To preserve this peace, racial relationships are dealt with in a very conscious manner, since in a country where there are growing minorities from a large variety of sources, including a large Islam contingent, there is always the potential of racial extremism --which once it starts is in almost every instance hard to calm down. Racial hatred goes through the ages, so it is better to prevent it from starting in the first place. How ? Let me give you a couple of examples of how they try in Amsterdam.

While in Amsterdam I attended what was billed as a 'roots' festival in the Oosterpark, my old 'hood'. That area is dominated by one of the cheapest daily central markets, with an incredible variety of foods, fish cheese etc, but you can also find more or less all your common needs there, such as clothing, toothpaste, etc.

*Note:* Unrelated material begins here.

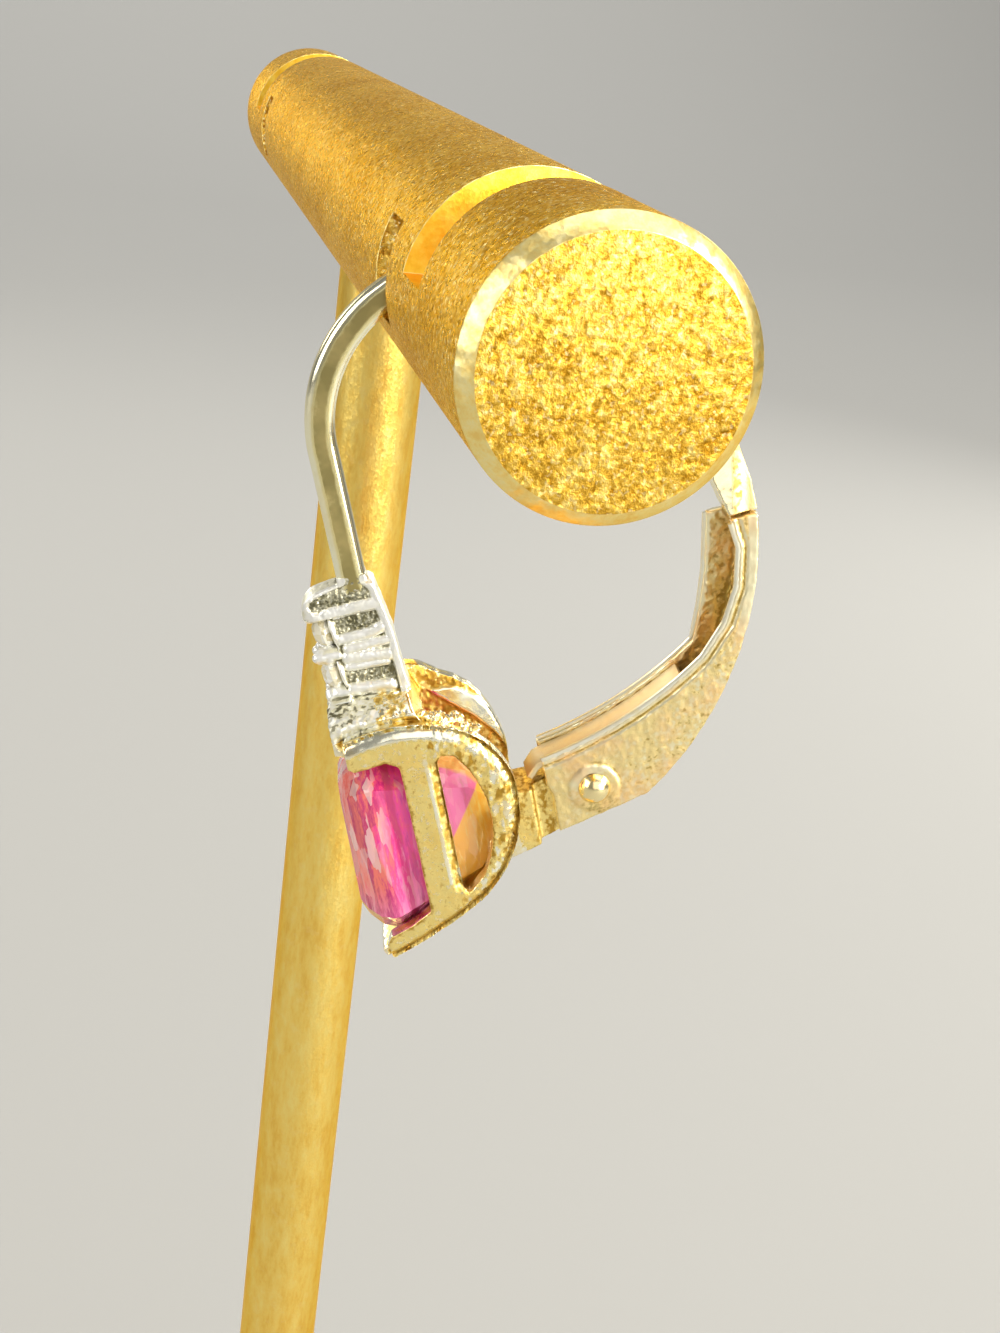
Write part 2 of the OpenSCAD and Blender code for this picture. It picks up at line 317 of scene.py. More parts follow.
def newMaterial(name):
    material = bpy.data.materials.new(name)
    material.use_nodes = True
    return material, material.node_tree


def setShader(tree, inputs):
    for socket, value in inputs.items():
        putIn(tree, tree.nodes["Principled BSDF"].inputs[socket], value)


def objectPoints(tree, stretch=(1, 1, 1)):
    # Object coordinates in millimetres
    coords = addNode(tree, "ShaderNodeTexCoord", "Object", {})
    scale = [share / metre for share in stretch]
    return addNode(tree, "ShaderNodeMapping", "Vector", {"Vector": coords, "Scale": scale})


def noiseNode(tree, points, perMm, detail=3, roughness=0.6):
    return addNode(tree, "ShaderNodeTexNoise", "Fac", {
        "Vector": points, "Scale": perMm, "Detail": detail, "Roughness": roughness})


def cellNode(tree, points, perMm, output="Distance", metric="EUCLIDEAN"):
    return addNode(tree, "ShaderNodeTexVoronoi", output, {
        "Vector": points, "Scale": perMm}, distance=metric)


def rampNode(tree, value, stops):
    ramp = tree.nodes.new("ShaderNodeValToRGB")
    while len(ramp.color_ramp.elements) < len(stops):
        ramp.color_ramp.elements.new(0.5)
    for element, (place, colour) in zip(ramp.color_ramp.elements, stops):
        element.position = place
        element.color = (*colour, 1)
    tree.links.new(value, ramp.inputs["Fac"])
    return ramp.outputs["Color"]


def rangeNode(tree, value, low, high, fromLow=0, fromHigh=1):
    return addNode(tree, "ShaderNodeMapRange", "Result", {
        "Value": value, "From Min": fromLow, "From Max": fromHigh, "To Min": low, "To Max": high})


def bumpNode(tree, height, strength, depth, normal=None):
    inputs = {"Height": height, "Strength": strength, "Distance": depth * metre}
    if normal is not None:
        inputs["Normal"] = normal
    return addNode(tree, "ShaderNodeBump", "Normal", inputs)


def mathNode(tree, operation, *values):
    return addNode(tree, "ShaderNodeMath", "Value", dict(enumerate(values)), operation=operation)


def plus(tree, first, second):
    return mathNode(tree, "ADD", first, second)


def minus(tree, first, second):
    return mathNode(tree, "SUBTRACT", first, second)


def times(tree, first, second):
    return mathNode(tree, "MULTIPLY", first, second)


def mixColour(tree, share, first, second):
    # The colour sockets of the mix node are 6 and 7, and its colour comes out at 2
    return addNode(tree, "ShaderNodeMix", 2, {0: share, 6: first, 7: second}, data_type="RGBA")


def splitNode(tree, kind, value):
    node = tree.nodes.new(kind)
    tree.links.new(value, node.inputs[0])
    return node.outputs


def facetedNormal(tree, cells, amount):
    # The surface's normal, turned a little differently in each cell
    kind = "ShaderNodeVectorMath"
    normal = addNode(tree, "ShaderNodeNewGeometry", "Normal", {})
    centred = addNode(tree, kind, "Vector", {0: cells, 1: (0.5, 0.5, 0.5)}, operation="SUBTRACT")
    turned = addNode(tree, kind, "Vector", {
        0: centred, 1: (amount, amount, amount), 2: normal}, operation="MULTIPLY_ADD")
    return addNode(tree, kind, "Vector", {0: turned}, operation="NORMALIZE")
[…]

This market is frequented by a large variety of ethnicities and religions --almost always speaking dutch as well as other languages.

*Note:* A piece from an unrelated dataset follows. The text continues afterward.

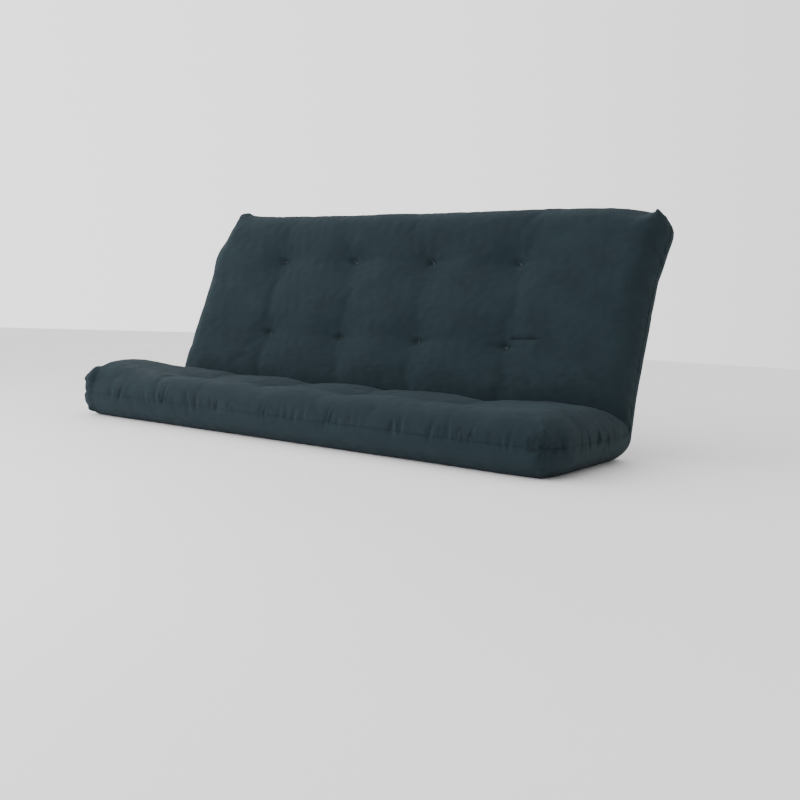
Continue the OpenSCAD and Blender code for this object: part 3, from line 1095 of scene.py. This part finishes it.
def foam_look():
    """Cut polyurethane foam: fine open cells, yellowed here and there, with painted shade in the
    cells' hollows.
    """
    look = Look("foam", 0.88, sheen=0.1, specular=0.3)
    cells = look.node("ShaderNodeTexVoronoi", {
        "Vector": look.place, "Scale": 480.0}, feature="F1").outputs["Distance"]
    age = look.noise(0.12, detail=3)
    base = look.ramp(age, (0.72, 0.62, 0.38), (0.80, 0.74, 0.54))
    # painted shade: the middle of each cell, where the open pore is, is darkened
    pore_shade = look.ramp(cells, (0.6,) * 3, (1.05,) * 3, 0.0, 0.6)
    look.colour(look.mix("MULTIPLY", 0.6, base, pore_shade))
    look.roughness(cells, 0.8, 0.95)
    look.bumps((cells, 0.0009), (age, 0.0006))
    return look.material


def label_look(wide, long):
    """Off-white woven label with a turned, stitched hem and nothing printed on it."""
    look = Look("label_cloth", 0.6, sheen=0.15, specular=0.35)
    warp_yarn, weft_yarn = look.lines(0.0006, turn=0), look.lines(0.0008, turn=90)
    weave = look.maths("MULTIPLY", warp_yarn, weft_yarn)
    dirt = look.noise(0.02, detail=4)
    axes = look.axes()
    from_side = look.maths("MINIMUM", axes["X"], look.maths("SUBTRACT", wide, axes["X"]))
    to_edge = look.maths("MINIMUM", from_side, look.maths("SUBTRACT", long, axes["Y"]))
    off_hem = look.maths("ABSOLUTE", look.maths("SUBTRACT", to_edge, LABEL_HEM), 0.0)
    line = look.ramp(look.maths("MULTIPLY", off_hem, 250.0), (1, 1, 1), (0, 0, 0), 0.08, 0.16)
    dash = look.ramp(look.lines(0.0032, turn=45), (0, 0, 0), (1, 1, 1), 0.35, 0.45)
    stitch = look.mix("MULTIPLY", 1.0, line, dash)
    base = look.ramp(weave, (0.60, 0.59, 0.55), (0.78, 0.77, 0.73), 0.1, 0.9)
    base = look.mix("MULTIPLY", 0.5, base, look.ramp(dirt, (0.85,) * 3, (1.0,) * 3))
    look.colour(look.mix("MIX", stitch, base, (0.30, 0.31, 0.33, 1)))
    look.roughness(weave, 0.5, 0.7)
    look.bumps((weave, 0.0002), (stitch, 0.0005))
    return look.material


# ---- camera, floor and light ----


def add_camera():
    """The photograph's view: 33 degrees to the right of the front, a little above the seat."""
    heading, pitch, roll = math.radians(33.115), math.radians(4.881), math.radians(2.845)
    place = (1.9034, -2.6414, 0.4049)
    data = bpy.data.cameras.new("camera")
    data.sensor_width = 36.0
    data.lens = 40.547
    camera = bpy.data.objects.new("camera", data)
    turn = Matrix.Rotation(heading, 4, "Z") @ Matrix.Rotation(math.pi / 2 - pitch, 4, "X")
    turn = turn @ Matrix.Rotation(roll, 4, "Z")
    camera.matrix_world = Matrix.Translation(place) @ turn
    bpy.context.scene.collection.objects.link(camera)
    bpy.context.scene.camera = camera


def add_area(name, place, aim, size, power, colour=(1, 1, 1)):
    data = bpy.data.lights.new(name, "AREA")
    data.shape = "DISK"
    data.size = size
    data.energy = power
    data.color = colour
    light = bpy.data.objects.new(name, data)
    light.location = place
    light.rotation_euler = (Vector(aim) - Vector(place)).to_track_quat("-Z", "Y").to_euler()
    bpy.context.scene.collection.objects.link(light)


def floor_look():
    look = Look("floor", 0.62, specular=0.25)
    tone = look.noise(1.4, detail=3)
    grain = look.noise(0.02, detail=4)
    look.colour(look.ramp(tone, (0.90, 0.90, 0.895), (0.94, 0.94, 0.935)))
    look.roughness(grain, 0.55, 0.68)
    look.bumps((grain, 0.00008), (tone, 0.0001))
    return look.material


def add_stage():
    half = 12.0
    corners = np.array([(-half, -half, 0), (half, -half, 0), (half, half, 0), (-half, half, 0)])
    mesh_object("floor", corners, np.array([[0, 1, 2, 3]]), floor_look())
    world = bpy.data.worlds.new("studio")
    world.use_nodes = True
    tree = world.node_tree
    background = tree.nodes["Background"]
    background.inputs["Color"].default_value = (1, 1, 1, 1)
    left, right = 2.3, 0.55                   # the studio is brighter on the left
    direction = tree.nodes.new("ShaderNodeTexCoord")
    apart = tree.nodes.new("ShaderNodeSeparateXYZ")
    span = tree.nodes.new("ShaderNodeMapRange")
    for name, value in (("From Min", -1), ("From Max", 1), ("To Min", left), ("To Max", right)):
        span.inputs[name].default_value = value
    tree.links.new(direction.outputs["Generated"], apart.inputs[0])
    tree.links.new(apart.outputs["X"], span.inputs["Value"])
    tree.links.new(span.outputs[0], background.inputs["Strength"])
    bpy.context.scene.world = world
    add_area("key", (-2.0, -2.5, 1.9), (-0.1, 0.0, 0.25), 1.8, 45, (0.98, 1.0, 1.0))
    add_area("fill", (-0.1, -3.1, 1.10), (0.1, -0.4, 0.1), 1.9, 38, (1.0, 0.94, 1.03))


add_camera()
add_stage()
cover = build_cover()
cover_pieces(cover, twill_look())
thread, twine = thread_look(), twine_look()
seam_pieces(cover, thread)
filling_pieces(cover, wrap_look(), batt_look(), foam_look())
tuft_pieces(cover, twine)
closing_stitch_piece(cover, thread)
label_piece(cover)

Anyhow: no expense is spared for the ROOTS EXPERIENCE. About 8 stages are scattered throughout the park and a large variety of world music
bands play from dawn deep into the night.
From African rythms, to gypsy chanting, an arab electronic oud band, schoolchildren from Suriname --all giving it their best while throngs of many thousands file by, snacking on a kebab, a roti, sushi or some Indonesian Nasi goreng.
Meanwhile the park is filled
with small folk art displays (for sale) and one can learn about green opportunities and volunteer organizations from all over the world, etc. Some of the people drink a mint tea and smoke a hookah under a tree (8 euros).
Only yards away the younger children have their own fun and spontaniously bath in one of the park's water elements.
Listen to the sound of the next generation here:

Of course the Roots event is heavily subsidized --like so many others it is free-- but the goodwill created between the people is immeasurable. As Lydia Popova a russian scientist once remarked: "We are connected by the beauty in this world". Strangely.... more than religion, more than science, it is beauty that we can recognize in each other's music, art and expression and in that deep way we find our common humanity.

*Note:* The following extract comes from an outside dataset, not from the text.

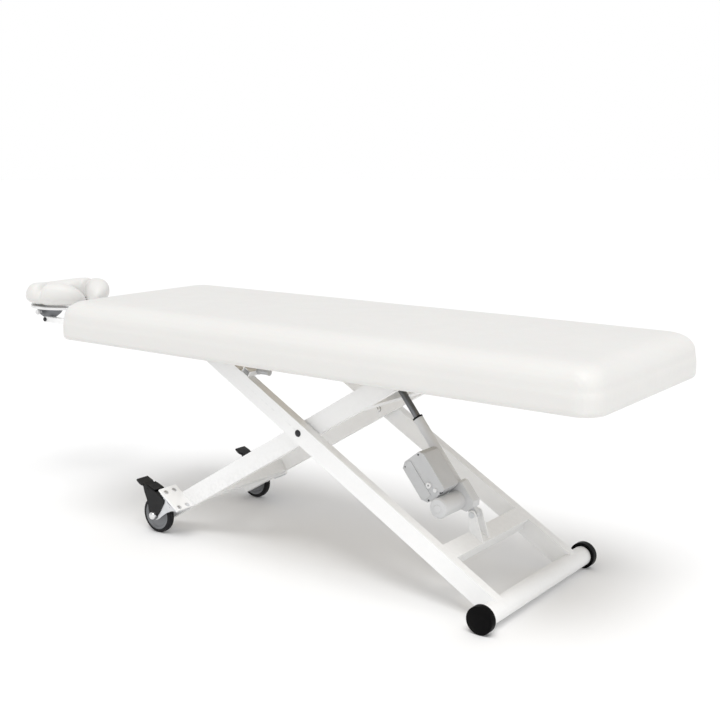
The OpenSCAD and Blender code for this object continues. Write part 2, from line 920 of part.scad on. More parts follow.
// cam lever with its knob, across the cheeks
module cradle_lever() {
    color("#e9e9e9") placed() translate([tilt_x - 48, 0, arm_z + 22]) union() {
        bar_y(4, -95, 90);
        bar_y(9, -104, -95);
        translate([-6, 0, 0]) bar_y(6, -100, -95);
    }
}

// ---------- casters ----------

// pressed steel fork of a caster with the lower race of its swivel
module caster_fork() {
    in_y = fork_out - 2.5;
    race_t = 4;
    color("#c3c6c9") placed() on_caster() difference() {
        union() {
            for (y = [-1, 1])
                plate_y(y < 0 ? -fork_out : in_y, y < 0 ? -in_y : fork_out) {
                    polygon([
                        [-12, 4], [-8, -9], [0, -13], [9, -11], [17, -6],
                        [23, 6], [28, 22], [37, 46], [50, 68], [66, fork_rise],
                        [0, fork_rise], [-4, 60]
                    ]);
                    circle(r = 13);
                }
            block(0, 66, -fork_out, fork_out, fork_rise - 3.5, fork_rise);
            translate([trail, 0, fork_rise]) rotate_extrude() polygon([
                [0, 0], [race_r - 5, 0], [race_r, 2.5], [race_r, race_t],
                [0, race_t]
            ]);
        }
        bar_y(axle_r, -30, 30);
        translate([trail, 0, fork_rise - 5])
            cylinder(r = kingpin_r + run, h = race_t + 6);
    }
}

// axle bolt with its domed cap outside and its nut inside
module caster_axle() {
    cap_r = 13;
    color("#dfe1e3") placed() on_caster() union() {
        bar_y(axle_r, -30, 30);
        rotate([90, 0, 0]) translate([0, 0, brake_out]) rotate_extrude()
            polygon([
                [0, 0], [cap_r, 0], [cap_r, 8], [cap_r - 1.6, 11.4],
                [cap_r - 5, 13.6], [0, 14.4]
            ]);
        rotate([-90, 0, 0]) translate([0, 0, brake_out])
            linear_extrude(5) hexagon(17);
    }
}

// grey wheel centre with its black tyre fitted round it
module caster_wheel() {
    rim_r = 51;
    tread_w = 2 * tyre_half;
    placed() on_caster() {
        color("#8b8e91") rotate([90, 0, 0]) translate([0, 0, -18])
            rotate_extrude() polygon([
                [axle_r + run, 0], [14, 0], [15, 7], [42, 12], [46, 7.5],
                [rim_r, 7.5], [rim_r, 28.5], [46, 28.5], [42, 24], [15, 29],
                [14, 36], [axle_r + run, 36]
            ]);
        color("#26272a") rotate([90, 0, 0])
            translate([0, 0, -tyre_half]) rotate_extrude() polygon([
                [rim_r + run, 0], [tyre_r - 5, 0], [tyre_r - 1.5, 2],
                [tyre_r, 6], [tyre_r, tread_w - 6],
                [tyre_r - 1.5, tread_w - 2], [tyre_r - 5, tread_w],
                [rim_r + run, tread_w]
            ]);
    }
}

// black brake frame: two cheeks outside the fork, a cover and a rivet
module caster_brake_frame() {
    color("#161616") placed() on_caster() difference() {
        union() {
            for (y = [-1, 1])
                plate_y(y < 0 ? -brake_out : brake_in,
                        y < 0 ? -brake_in : brake_out) {
                    polygon([
                        [-20, -8], [-51, 21], [-79, 39], [-92, 51], [-88, 63],
                        [-64, 68], [-44, 73], [-20, 77], [7, 79], [12, 70],
                        [14, 30], [12, -5]
                    ]);
                    circle(r = 14);
                }
            block(-38, -14, -brake_out, brake_out, 68, 75);
            translate([rivet_x, 0, rivet_z])
                bar_y(rivet_r, -brake_out - 1.4, brake_out + 1.4);
        }
        bar_y(axle_r, -30, 30);
    }
}

// black foot pedal that turns on the rivet and carries the brake shoe
module caster_brake_pedal() {
    in_y = brake_in - 0.3;
    color("#1b1b1c") placed() on_caster() difference() {
        union() {
            plate_y(-in_y, in_y) polygon([
                [-99, 47], [-99, 57.5], [-84, 60], [-78, 69], [-45, 77],
                [-45, 70], [-64, 62], [-54, 36], [-57, 31], [-64, 38],
                [-80, 46]
            ]);
            plate_y(-brake_out, brake_out) polygon([
                [-127, 45], [-127, 51], [-98, 57.5], [-98, 47],
                [-110, 44]
            ]);
        }
        translate([rivet_x, 0, rivet_z])
            bar_y(rivet_r + run, -brake_out - 1, brake_out + 1);
    }
}

module fork_near() { caster_fork(); }

module fork_far() { mirror([0, 1, 0]) caster_fork(); }

module axle_near() { caster_axle(); }

module axle_far() { mirror([0, 1, 0]) caster_axle(); }

module wheel_near() { caster_wheel(); }

module wheel_far() { mirror([0, 1, 0]) caster_wheel(); }

module brake_frame_near() { caster_brake_frame(); }

module brake_frame_far() { mirror([0, 1, 0]) caster_brake_frame(); }

module brake_pedal_near() { caster_brake_pedal(); }

module brake_pedal_far() { mirror([0, 1, 0]) caster_brake_pedal(); }

foot_caps();
outer_legs();
foot_bar();
outer_lower_tube();
outer_upper_tube();
actuator_bracket();
actuator_pin();
pivot_bolts();
roller_axles();
control_socket();
inner_legs();
inner_lower_tube();
inner_upper_tube();
rod_bracket();
rod_pin();
pivot_bushes();
caster_brackets();
caster_plates();
caster_bolts();
side_rails();
cross_rails();
hinge_brackets();
roller_tracks();
wooden_tray();
foam_core();
upholstery();
cradle_sockets();
roller_near();
roller_far();
actuator_tube();
gear_housing();
motor_housing();
control_box();
control_box_lid();
box_screws();
lead_plugs();
tube_seal();
lead_screw();
motor_armature();
push_rod();
spindle_nut();
rod_eye();
cradle_rods();
cradle_crossbar();
cradle_arms();
tilt_bolts();
cradle_platform();
cradle_cheeks();
cradle_cushion();
cradle_lever();
fork_near();
fork_far();
axle_near();
axle_far();
wheel_near();
wheel_far();
brake_frame_near();
brake_frame_far();
brake_pedal_near();
brake_pedal_far();
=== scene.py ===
"""Looks of the motor driven treatment couch: soft pad, face cushion, painted lift frame, casters and actuator."""

import math

import bmesh
import bpy
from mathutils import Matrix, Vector, noise


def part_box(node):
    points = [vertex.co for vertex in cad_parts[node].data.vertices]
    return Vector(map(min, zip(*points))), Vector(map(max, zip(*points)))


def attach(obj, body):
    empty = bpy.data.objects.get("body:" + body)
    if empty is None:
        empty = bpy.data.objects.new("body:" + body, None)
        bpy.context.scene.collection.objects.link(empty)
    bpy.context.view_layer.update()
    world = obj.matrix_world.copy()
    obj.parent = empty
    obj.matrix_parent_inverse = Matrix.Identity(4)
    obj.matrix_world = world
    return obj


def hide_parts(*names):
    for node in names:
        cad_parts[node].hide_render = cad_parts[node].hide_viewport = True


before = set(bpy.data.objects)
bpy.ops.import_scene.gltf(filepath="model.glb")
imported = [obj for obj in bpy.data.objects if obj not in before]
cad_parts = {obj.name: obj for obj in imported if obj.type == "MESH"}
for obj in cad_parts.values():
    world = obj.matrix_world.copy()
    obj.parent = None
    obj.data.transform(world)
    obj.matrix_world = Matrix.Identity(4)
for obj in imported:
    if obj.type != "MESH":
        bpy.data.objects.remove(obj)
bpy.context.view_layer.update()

MM = 0.001


# ---------- places taken from the frame ----------

pad_low, pad_high = (Vector(corner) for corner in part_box("upholstery"))
pad_middle = (pad_low + pad_high) / 2
foam_low, foam_high = (Vector(corner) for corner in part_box("foam_core"))
tray_low, tray_high = (Vector(corner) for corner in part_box("wooden_tray"))
cushion_low, cushion_high = (Vector(corner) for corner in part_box("cradle_cushion"))
platform_low, platform_high = (Vector(corner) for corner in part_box("cradle_platform"))


# ---------- materials ----------

class Nodes:
    """A material's node tree with short calls for the nodes used here."""

    def __init__(self, name):
        self.material = bpy.data.materials.new(name)
        self.material.use_nodes = True
        self.tree = self.material.node_tree
        self.shader = self.tree.nodes["Principled BSDF"]
        self.place = self.add("ShaderNodeTexCoord").outputs["Object"]

    def add(self, kind, **values):
        node = self.tree.nodes.new(kind)
        for key, value in values.items():
            setattr(node, key, value)
        return node

    def link(self, source, target):
        self.tree.links.new(source, target)

    def stretched(self, scale):
        mapping = self.add("ShaderNodeMapping")
        mapping.inputs["Scale"].default_value = scale
        self.link(self.place, mapping.inputs["Vector"])
        return mapping.outputs["Vector"]

    def cloud(self, per_metre, detail=3.0, vector=None):
        node = self.add("ShaderNodeTexNoise")
        node.inputs["Scale"].default_value = per_metre
        node.inputs["Detail"].default_value = detail
        self.link(vector or self.place, node.inputs["Vector"])
        return node.outputs["Fac"]

    def cells(self, per_metre, feature="F1"):
        node = self.add("ShaderNodeTexVoronoi", feature=feature)
        node.inputs["Scale"].default_value = per_metre
        self.link(self.place, node.inputs["Vector"])
        return node.outputs["Distance"]

    def remap(self, value, low, high, to_low, to_high):
        node = self.add("ShaderNodeMapRange")
        for key, number in zip(("From Min", "From Max", "To Min", "To Max"), (low, high, to_low, to_high)):
            node.inputs[key].default_value = number
        self.link(value, node.inputs["Value"])
        return node.outputs["Result"]

    def maths(self, operation, first, second):
        node = self.add("ShaderNodeMath", operation=operation)
        for socket, value in zip(node.inputs, (first, second)):
            if isinstance(value, (int, float)):
                socket.default_value = value
            else:
                self.link(value, socket)
        return node.outputs["Value"]

    def mix(self, factor, first, second):
        node = self.add("ShaderNodeMix", data_type="RGBA")
        self.link(factor, node.inputs["Factor"])
        for socket, value in zip((node.inputs[6], node.inputs[7]), (first, second)):
            if isinstance(value, tuple):
                socket.default_value = (*value, 1.0)
            else:
                self.link(value, socket)
        return node.outputs[2]

    def edges(self, low=0.52, high=0.62):
        pointiness = self.add("ShaderNodeNewGeometry").outputs["Pointiness"]
        broken = self.remap(self.cloud(90.0, 4.0), 0.42, 0.62, 0.0, 1.0)
        return self.maths("MULTIPLY", self.remap(pointiness, low, high, 0.0, 1.0), broken)

    def bump(self, *layers):
        """Each layer is (height socket, depth in metres)."""
        normal = None
        for height, depth in layers:
            node = self.add("ShaderNodeBump")
            node.inputs["Strength"].default_value = 1.0
            node.inputs["Distance"].default_value = depth
            self.link(height, node.inputs["Height"])
            if normal is not None:
                self.link(normal, node.inputs["Normal"])
            normal = node.outputs["Normal"]
        self.link(normal, self.shader.inputs["Normal"])

    def finish(self, colour, roughness, **inputs):
        self.link(colour, self.shader.inputs["Base Color"])
        self.link(roughness, self.shader.inputs["Roughness"])
        for key, value in inputs.items():
            self.shader.inputs[key.replace("_", " ")].default_value = value
        return self.material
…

Less than two weeks later, in the same Oosterpark there was an anti slavery manifestation. A large permanent anti slavery monument was unveiled and the dutch government offered its sincere apologies for some of the blackest pages in its history. In particular the history of the Surinam people was highlighted, who first came to South America as slaves and much later moved to the Netherlands as dutch citizens. Slavery where-ever practiced is dehumanizing and that is the core of its evil. The event again drew forth many different ethnicities, this time a lot of them in their traditional or indigenous dress. Reckoning with the reality of the collective history, allows each person to be more individuated (as Jung would say) --or: to be more themselves. In the monument the slaves walk through the winged gate of liberation:
The roots festival as well as the anti slavery manifestation are some of the many attempts to try to anchor the sense of ethnic pride into the dutch experience. Encourage communication --the Dutch talk incessantly with each other, encourage collectives --one rarely sees people walking alone on the streets. In the Dutch playbook the main tool here is to allow all people a stake in a common future. Encourage a sense of belonging: an exercise in teaching tolerance ever so subtle --through inner pride, respect and enjoyment of each others' cultural expression. The Dutch are becoming masters of 'social engineering': The polite politics of Polis.


Hope you enjoy this.
I will write some more articles on Polis, Politics and Police in the coming days, mainly based on my notes from Amsterdam.